Split is one of the oldest Croatian cities and the center of the Split-Dalmatia County. The city was formed in 7th century around the Roman palace that was built here by the Roman emperor Diocletian in 3rd century. The Ancient Palace forms the nucleus of the city and is full of hidden treasures and picturesque squares and streets.
The Jewish Community of Split is one of the oldest in Europe. The archaeological findings from the nearby Roman Salona prove that the Jews had lived there together with the Romans from at least 2nd or 3rd century. Later on, the citizens of Salona escaped the attacks of the Barbarians and inhabited the Diocletian’s Palace. The Jews came along.
The existing Community was enlarged in 1500 by a great number of Sephardi Jews and in 1700 by the big wave of Ashkenazim. However, there has never been more that 350 members of the Community. Nevertheless, the Jews have often been among the ones who have contributed to the development and the welfare of the city. They were responsible for the first dock and the quarantine of the city harbor, first bookstore, first library, first distillery… They had the same privileges as other citizens and that is way they felt good and safe in Split.

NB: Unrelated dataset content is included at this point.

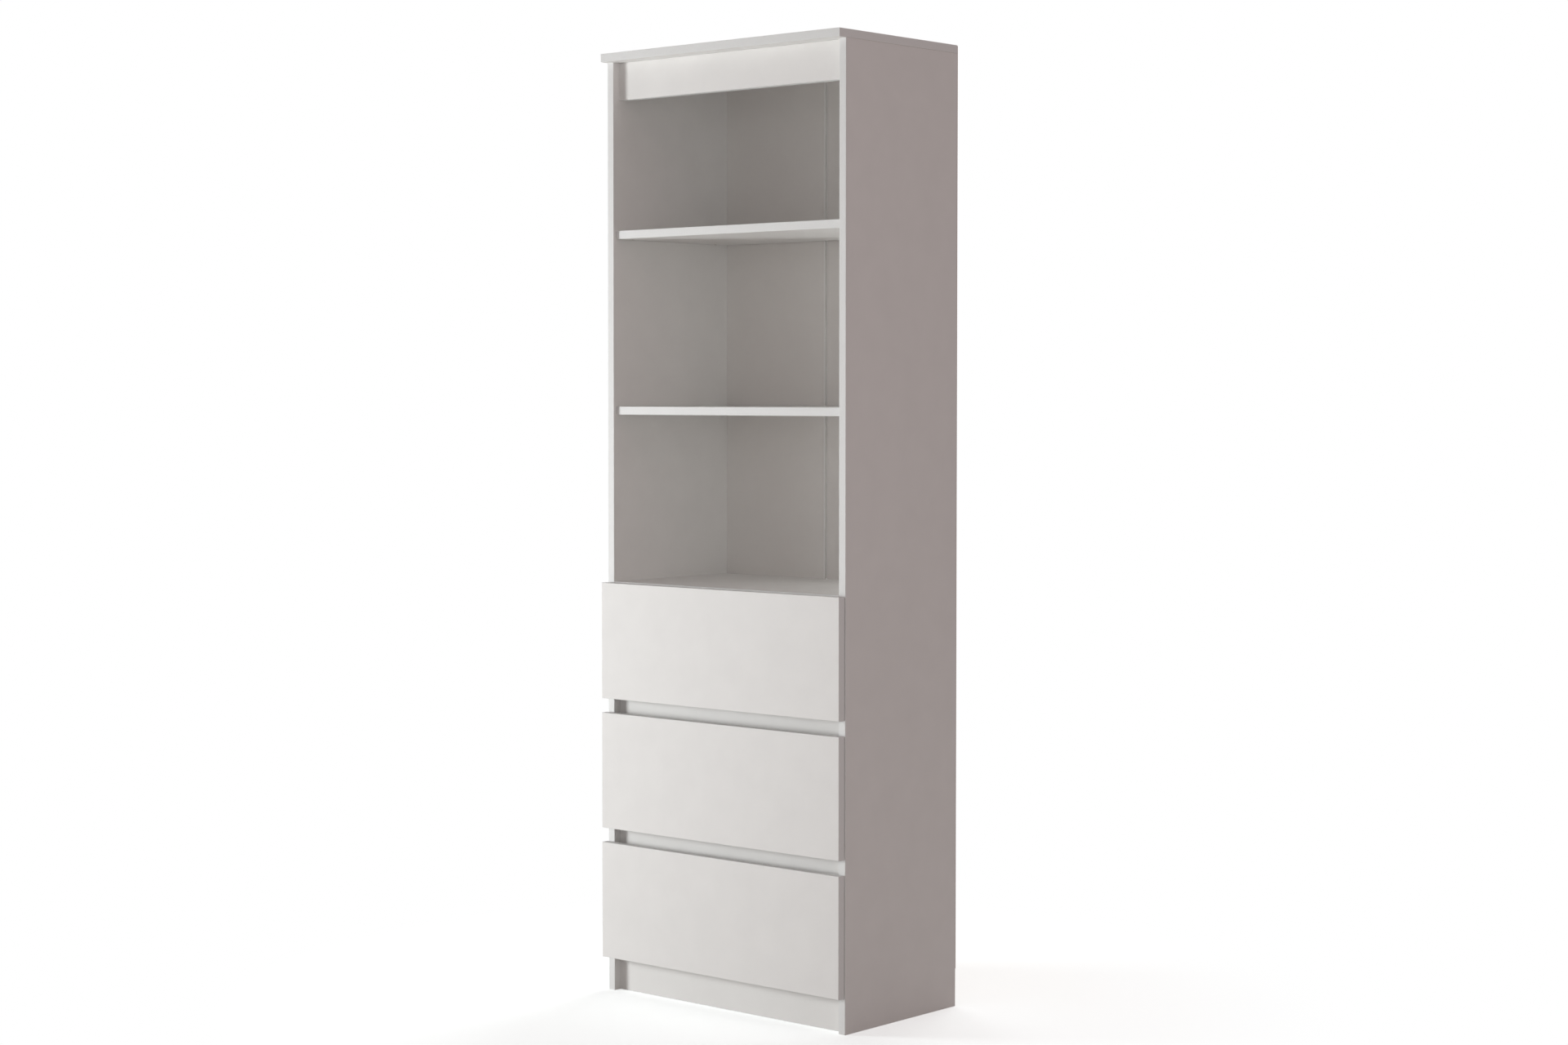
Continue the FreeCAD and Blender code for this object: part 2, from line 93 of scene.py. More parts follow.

The Jewish ghetto was probably among the latest ones formally established in Europe (1717). The synagogue was built in 1510, after a former one was destroyed in a fire. It is among the only three medieval synagogues in Croatia that has remained active after the Second World War.
In 1573 the Jews set up their own cemetery on the slope of Marjan, a hill above the city. After the WW2 they got a parcel at the municipal cemetery but the old cemetery stayed in the possession of the Community and has never been removed. Today it represents a landmark that no Jewish tourist should miss.